Many a bowlers would have gone Protea at their breakfast table.
I mean choked.
At that age, you should consider yourself fortunate if you can sight the caterpillar in your salad and stop in time to drop it.
And Sachin Tendulkar is eyeing Test 15K and 2011 World Cup! No less.
Of course you can point your finger at the ageless Sanath Jayasuriya and curl your lip in a smug smile.
But the modern day Darwins have already taken the Lankan woodcutter out of the homo sapiens column and placed him in the list of transitional fossils.
According to them, Jayasuriya is the missing link between cricket's Grace and graceless eras and to be treated more as aberration than rule.

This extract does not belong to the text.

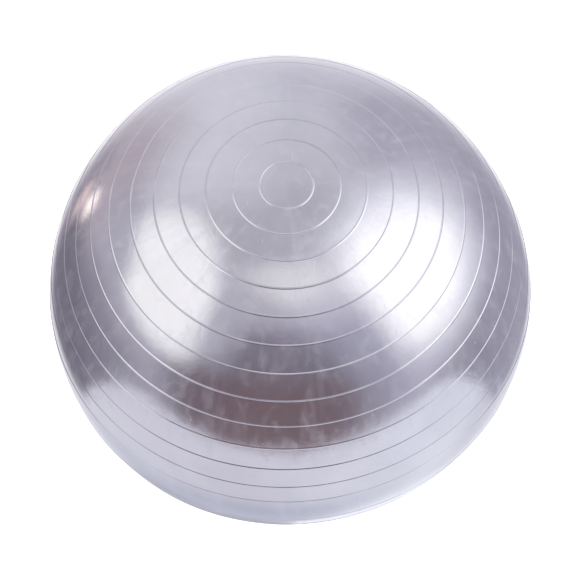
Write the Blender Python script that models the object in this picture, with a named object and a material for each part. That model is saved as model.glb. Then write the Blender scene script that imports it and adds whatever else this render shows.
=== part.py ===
"""Ribbed inflatable exercise ball with its valve.

Metres, +Z up. The origin is the middle of the flat patch that the ball stands
on, and the ribs run round the Z axis. Each half has its own ribs, with a smooth
belt between them. The valve sits in the belt and looks out along +Y.
"""

from math import cos, hypot, pi, radians, sin, sqrt

import bmesh
import bpy
from mathutils import Matrix, Vector

# Driving dimensions of the ball
BALL_WIDTH = 0.650            # across the middle, over the skin
BALL_HEIGHT = 0.600           # pole to pole, before the floor flattens the lower pole
SKIN_THICKNESS = 0.0009
CONTACT_RADIUS = 0.042        # flat patch that the ball's own weight presses on the floor
RIBS_PER_HALF = 13            # evenly spaced from the pole, the last one pitch short of the middle
RIB_WIDTH = 0.0026
RIB_HEIGHT = 0.0005

# Driving dimensions of the valve and its plug
HEAD_DIAMETER = 0.018
HEAD_THICKNESS = 0.0022
HEAD_DISH = 0.0006            # how far the middle of the head lies below its rim
STEM_DIAMETER = 0.0090        # over the ridges
STEM_RIDGE = 0.0004           # how far a ridge stands out of the stem
STEM_LENGTH = 0.022           # below the head
STEM_RIDGES = 4
NECK_LENGTH = 0.015           # of the insert's neck, below the outer skin
NECK_WALL = 0.0026
LIP_WIDTH = 0.0026            # of the insert's face round the head
FLANGE_WIDTH = 0.0025         # how far the flange reaches under the skin
FLANGE_THICKNESS = 0.0016
FLANGE_MARGIN = 0.0025        # of straight skin beyond the flange, above and below it
NOTCH_WIDTH = 0.0060          # finger-nail notch that the head is lifted by
NOTCH_REACH = 0.0014
CHAMFER = 0.0005

# Clearances
GAP = 0.0003                  # between faces that touch
HEAD_CLEARANCE = 0.0004       # round the head, in its recess

# Fineness of the faceted solids
FACETS_ROUND = 48             # a multiple of 4
FACETS_VALVE = 32

# Sizes that follow from the ones above
HALF_WIDTH = BALL_WIDTH / 2
HALF_HEIGHT = BALL_HEIGHT / 2
MIDDLE_HEIGHT = HALF_HEIGHT * sqrt(1 - (CONTACT_RADIUS / HALF_WIDTH) ** 2)
RIB_PITCH = pi / 2 / (RIBS_PER_HALF + 1)
HEAD_RADIUS = HEAD_DIAMETER / 2
RECESS_RADIUS = HEAD_RADIUS + HEAD_CLEARANCE
RECESS_DEPTH = HEAD_THICKNESS + GAP
STEM_RADIUS = STEM_DIAMETER / 2
BORE_RADIUS = STEM_RADIUS + GAP
LIP_RADIUS = RECESS_RADIUS + LIP_WIDTH
FLANGE_RADIUS = LIP_RADIUS + FLANGE_WIDTH
NECK_RADIUS = BORE_RADIUS + NECK_WALL
SKIN_HOLE_RADIUS = LIP_RADIUS + GAP
STRAIGHT_HALF = FLANGE_RADIUS + FLANGE_MARGIN   # half height of the straight strip in the belt


def clear_scene():
    for obj in list(bpy.data.objects):
        bpy.data.objects.remove(obj, do_unlink=True)


def new_material(name, color, roughness, metallic=0.0):
    material = bpy.data.materials.new(name)
    material.use_nodes = True
    shader = material.node_tree.nodes["Principled BSDF"]
    shader.inputs["Base Color"].default_value = (*color, 1.0)
    shader.inputs["Roughness"].default_value = roughness
    shader.inputs["Metallic"].default_value = metallic
    return material


def new_object(name, shape, material):
    """Turn a bmesh into a named object with smooth round faces."""
    bmesh.ops.recalc_face_normals(shape, faces=shape.faces)
    mesh = bpy.data.meshes.new(name)
    shape.to_mesh(mesh)
    shape.free()
    mesh.materials.append(material)
    mesh.shade_smooth()
    mesh.set_sharp_from_angle(angle=radians(35))
    obj = bpy.data.objects.new(name, mesh)
    bpy.context.scene.collection.objects.link(obj)
    return obj


def cut(target, cutter):
    """Take the cutter out of the target, and keep the cutter as a guide only."""
    cutter.hide_render = True
    cutter.display_type = "WIRE"
    modifier = target.modifiers.new(cutter.name, "BOOLEAN")
    modifier.operation = "DIFFERENCE"
    modifier.solver = "EXACT"
    modifier.object = cutter


def skin_point(angle, lift):
    """Radius and height of a point on the skin, at an angle down from the top pole.

    lift is how far the point stands out of the skin along its normal.
    """
    reach = 1 / hypot(sin(angle) / HALF_WIDTH, cos(angle) / HALF_HEIGHT)
    radius = reach * sin(angle)
    height = reach * cos(angle)
    normal = Vector((radius / HALF_WIDTH ** 2, height / HALF_HEIGHT ** 2)).normalized()
    return radius + lift * normal.x, MIDDLE_HEIGHT + height + lift * normal.y


def upper_rib_angles():
    return [RIB_PITCH * (index + 1) for index in range(RIBS_PER_HALF)]


def lower_rib_angles():
    """Ribs of the lower half that stand clear of the contact patch, from the top down."""
    angles = [pi - angle for angle in reversed(upper_rib_angles())]
    return [angle for angle in angles if skin_point(angle + RIB_PITCH / 2, 0)[1] > 0]


def straight_strip(lift):
    """Edges of the upright strip round the middle, which gives the valve a flat place."""
    radius = HALF_WIDTH + lift
    return [(radius, MIDDLE_HEIGHT + STRAIGHT_HALF), (radius, MIDDLE_HEIGHT - STRAIGHT_HALF)]


def outer_profile():
    """Skin from the top pole to the patch: foot, crest and foot of each rib."""
    half_rib = RIB_WIDTH / BALL_WIDTH

    def ribs(angles):
        points = []
        for angle in angles:
            points.append(skin_point(angle - half_rib, 0))
            points.append(skin_point(angle, RIB_HEIGHT))
            points.append(skin_point(angle + half_rib, 0))
        return points

    top = [skin_point(0, 0)] + ribs(upper_rib_angles())
    return top + straight_strip(0) + ribs(lower_rib_angles()) + [(CONTACT_RADIUS, 0.0)]


def inner_profile():
    """Inside of the skin, with a row behind each rib."""
    depth = -SKIN_THICKNESS
    top = [skin_point(angle, depth) for angle in [0.0] + upper_rib_angles()]
    bottom = [skin_point(angle, depth) for angle in lower_rib_angles()]
    return top + straight_strip(depth) + bottom + [(CONTACT_RADIUS, SKIN_THICKNESS)]


def add_shell(shape, profile):
    """Turn a profile round Z, with flats that touch the true circle and a flat foot."""
    half_step = pi / FACETS_ROUND
    rows = []
    for radius, height in profile[1:]:
        corner = radius / cos(half_step)
        turns = [2 * half_step * (index + 0.5) for index in range(FACETS_ROUND)]
        rows.append([shape.verts.new((corner * cos(a), corner * sin(a), height)) for a in turns])
    pole = shape.verts.new((0, 0, profile[0][1]))
    for index in range(FACETS_ROUND):
        following = (index + 1) % FACETS_ROUND
        shape.faces.new((pole, rows[0][index], rows[0][following]))
        for upper, lower in zip(rows, rows[1:]):
            shape.faces.new((upper[index], lower[index], lower[following], upper[following]))
    shape.faces.new(list(reversed(rows[-1])))


def hollow_skin(material):
    """Thin ribbed shell: an outer surface, and an inner one whose faces look inwards."""
    inner = bmesh.new()
    add_shell(inner, inner_profile())
    bmesh.ops.recalc_face_normals(inner, faces=inner.faces)
    bmesh.ops.reverse_faces(inner, faces=inner.faces)
    inside = bpy.data.meshes.new("skin_inside")
    inner.to_mesh(inside)
    inner.free()

    outer = bmesh.new()
    add_shell(outer, outer_profile())
    bmesh.ops.recalc_face_normals(outer, faces=outer.faces)
    outer.from_mesh(inside)
    mesh = bpy.data.meshes.new("ball_skin")
    outer.to_mesh(mesh)
    outer.free()
    bpy.data.meshes.remove(inside)

    mesh.materials.append(material)
    mesh.shade_smooth()
    mesh.set_sharp_from_angle(angle=radians(35))
    obj = bpy.data.objects.new("ball_skin", mesh)
    bpy.context.scene.collection.objects.link(obj)
    return obj


def turned(name, profile, material, closed):
    """Turn a profile of (radius, depth) round local Z.

    A closed profile makes a ring, and an open one runs from the axis back to it.
    """
    shape = bmesh.new()
    points = [shape.verts.new((radius, 0, depth)) for radius, depth in profile]
    links = list(zip(points, points[1:]))
    if closed:
        links.append((points[-1], points[0]))
    edges = [shape.edges.new(link) for link in links]
    bmesh.ops.spin(shape, geom=points + edges, cent=(0, 0, 0), axis=(0, 0, 1), angle=2 * pi,
                   steps=FACETS_VALVE, use_merge=True)
    bmesh.ops.remove_doubles(shape, verts=shape.verts, dist=1e-6)
    return new_object(name, shape, material)


def box(name, low, high, material):
    shape = bmesh.new()
    size = Vector(high) - Vector(low)
    middle = (Vector(high) + Vector(low)) / 2
    place = Matrix.Translation(middle) @ Matrix.Diagonal((*size, 1.0))
    bmesh.ops.create_cube(shape, size=1.0, matrix=place)
    return new_object(name, shape, material)


def insert_profile():
    """Collar with a recess for the head, a flange under the skin and a neck."""
    flange_top = -(SKIN_THICKNESS + GAP)
    flange_foot = flange_top - FLANGE_THICKNESS
    return [
        (LIP_RADIUS, 0.0),
        (RECESS_RADIUS, 0.0),
        (RECESS_RADIUS, -RECESS_DEPTH),
        (BORE_RADIUS + CHAMFER, -RECESS_DEPTH),
        (BORE_RADIUS, -RECESS_DEPTH - CHAMFER),
        (BORE_RADIUS, -NECK_LENGTH),
        (NECK_RADIUS, -NECK_LENGTH),
        (NECK_RADIUS, flange_foot - CHAMFER),
        (NECK_RADIUS + CHAMFER, flange_foot),
        (FLANGE_RADIUS, flange_foot),
        (FLANGE_RADIUS, flange_top),
        (LIP_RADIUS, flange_top),
    ]


def plug_profile():
    """Dished head with a rounded rim, and a ridged stem with a tapered end."""
    groove = STEM_RADIUS - STEM_RIDGE
    points = [
        (0.0, -HEAD_DISH),
        (HEAD_RADIUS * 0.70, -HEAD_DISH),
        (HEAD_RADIUS * 0.80, 0.0),
        (HEAD_RADIUS - CHAMFER, 0.0),
        (HEAD_RADIUS, -CHAMFER),
        (HEAD_RADIUS, -HEAD_THICKNESS),
        (groove, -HEAD_THICKNESS),
    ]
    taper = STEM_DIAMETER / 2
    step = (STEM_LENGTH - taper) / (STEM_RIDGES + 1)
    for index in range(STEM_RIDGES):
        ridge = -HEAD_THICKNESS - step * (index + 1)
        points += [
            (groove, ridge + 2 * STEM_RIDGE),
            (STEM_RADIUS, ridge),
            (groove, ridge - STEM_RIDGE),
        ]
    end = -HEAD_THICKNESS - STEM_LENGTH
    points += [(groove, end + taper), (groove * 0.55, end), (0.0, end)]
    return points


def main():
    clear_scene()
    skin_vinyl = new_material("skin_vinyl", (0.46, 0.46, 0.50), 0.28, 0.6)
    collar_vinyl = new_material("collar_vinyl", (0.40, 0.40, 0.43), 0.45)
    plug_plastic = new_material("plug_plastic", (0.85, 0.85, 0.84), 0.40)

    # The valve's own Z axis points out of the ball along +Y, and its X axis points up.
    valve_frame = bpy.data.objects.new("valve_frame", None)
    valve_frame.location = (0, HALF_WIDTH, MIDDLE_HEIGHT)
    valve_frame.rotation_euler = (-pi / 2, -pi / 2, 0)
    bpy.context.scene.collection.objects.link(valve_frame)

    skin = hollow_skin(skin_vinyl)
    hole_profile = [
        (0.0, LIP_RADIUS),
        (SKIN_HOLE_RADIUS, LIP_RADIUS),
        (SKIN_HOLE_RADIUS, -LIP_RADIUS),
        (0.0, -LIP_RADIUS),
    ]
    hole = turned("valve_hole", hole_profile, collar_vinyl, closed=False)
    cut(skin, hole)

    insert = turned("valve_insert", insert_profile(), collar_vinyl, closed=True)
    notch = box(
        "nail_notch",
        (RECESS_RADIUS - NOTCH_REACH, -NOTCH_WIDTH / 2, -RECESS_DEPTH + CHAMFER),
        (RECESS_RADIUS + NOTCH_REACH, NOTCH_WIDTH / 2, NOTCH_REACH),
        collar_vinyl,
    )
    cut(insert, notch)
    plug = turned("valve_plug", plug_profile(), plug_plastic, closed=False)
    for piece in (hole, insert, notch, plug):
        piece.parent = valve_frame

    bpy.context.view_layer.update()


main()
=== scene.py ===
"""Ribbed exercise ball with its valve insert and plug, on a plain studio floor.

Metres, +Z up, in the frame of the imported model: the ball stands on z = 0, its ribs
run round the Z axis, and the valve looks out of the smooth belt along +Y.
"""

from collections import namedtuple
from math import cos, pi, radians, sin

import bmesh
import bpy
from bpy.props import FloatProperty, FloatVectorProperty, IntProperty, PointerProperty
from mathutils import Matrix, Vector


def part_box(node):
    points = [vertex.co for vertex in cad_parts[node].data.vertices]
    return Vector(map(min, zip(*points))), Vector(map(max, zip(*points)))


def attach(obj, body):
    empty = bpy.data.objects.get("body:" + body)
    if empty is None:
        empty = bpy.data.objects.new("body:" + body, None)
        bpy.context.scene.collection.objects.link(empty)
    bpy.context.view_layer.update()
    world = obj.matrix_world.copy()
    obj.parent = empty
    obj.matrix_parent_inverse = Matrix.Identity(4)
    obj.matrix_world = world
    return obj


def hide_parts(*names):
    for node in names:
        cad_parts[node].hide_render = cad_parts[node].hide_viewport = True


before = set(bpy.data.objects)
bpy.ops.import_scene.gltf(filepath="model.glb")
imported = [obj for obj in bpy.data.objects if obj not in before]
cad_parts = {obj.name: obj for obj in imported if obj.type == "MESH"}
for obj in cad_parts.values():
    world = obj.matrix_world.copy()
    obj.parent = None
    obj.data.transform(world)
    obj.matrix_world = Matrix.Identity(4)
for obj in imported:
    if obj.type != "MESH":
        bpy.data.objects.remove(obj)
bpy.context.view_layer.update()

bl_info = {
    "name": "Ribbed Exercise Ball",
    "version": (1, 0, 0),
    "blender": (4, 5, 0),
    "location": "3D View > Sidebar > Exercise Ball",
    "description": "Builds a ribbed inflatable ball with its valve insert and plug",
    "category": "Add Mesh",
}

SKIN_LOW, SKIN_HIGH = (Vector(corner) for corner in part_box("ball_skin"))
INSERT_LOW, INSERT_HIGH = (Vector(corner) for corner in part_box("valve_insert"))
PLUG_LOW, PLUG_HIGH = (Vector(corner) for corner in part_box("valve_plug"))
MIDDLE_HEIGHT = (INSERT_LOW.z + INSERT_HIGH.z) / 2
HALF_WIDTH = (SKIN_HIGH.x - SKIN_LOW.x) / 2
HALF_HEIGHT = SKIN_HIGH.z - MIDDLE_HEIGHT
VALVE_FACE = INSERT_HIGH.y

ROWS_PER_PITCH = 14
ROWS_BESIDE_CREST = 4         # on each side of a rib's crest, the last one just clear of its foot
WHOLE_TURN = 2 * pi

FLOOR_HALF = 8.0              # the floor is a square
FLOOR_DROP = 0.0005           # below the ball, so that the two never share a face
FLOOR_GLOW_FADE = (1.0, 3.2)       # from the ball, where the floor's painted glow and its colour fade from white to pale grey
PICTURE_SIDE = 580
PICTURE_SHIFT = (0.9, -0.5)   # of the lens, in the picture's own units

# Pocket in the skin that holds the valve
HOLE_RADIUS = 0.0123
POCKET_RADIUS = 0.0170
POCKET_DEPTH = 0.0320
SKIN_WALL = 0.0009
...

Asked if he applied his mind to the thought of quitting, Tendulkar took his sweet time before the sing-song voice rung "Tweeting? Sorry. I'm not in Twitter. See how Phillip Hughes landed in trouble there? I just don't understand the craze among today's generation for such weird thing."
And then he turned on the volume of his gramophone which wailed "Abhi to main jawan hu" (I'm still young).
Alas, he won't admit but his eyesight is indubitably failing him. So much so that he can't see himself quitting at all!
Doosra predicts that days are not far when bowlers, raised in an environment of values and morality, would touch Tendulkar's feet, seek his blessing and inquire about his health before reaching their run-up.
I always suspected that he has this burning desire to share Team India dressing room with son Arjun and his decision to play on leaves us with a fair chance of watching the high-fiving Tendulkars sharing an 'Ai La'.
Doosra also expects BCCI to press for a Senior Citizen scheme and threaten to float a new body if ICC doesn't exempt players with 575 plus international matches under their belt from bouncers.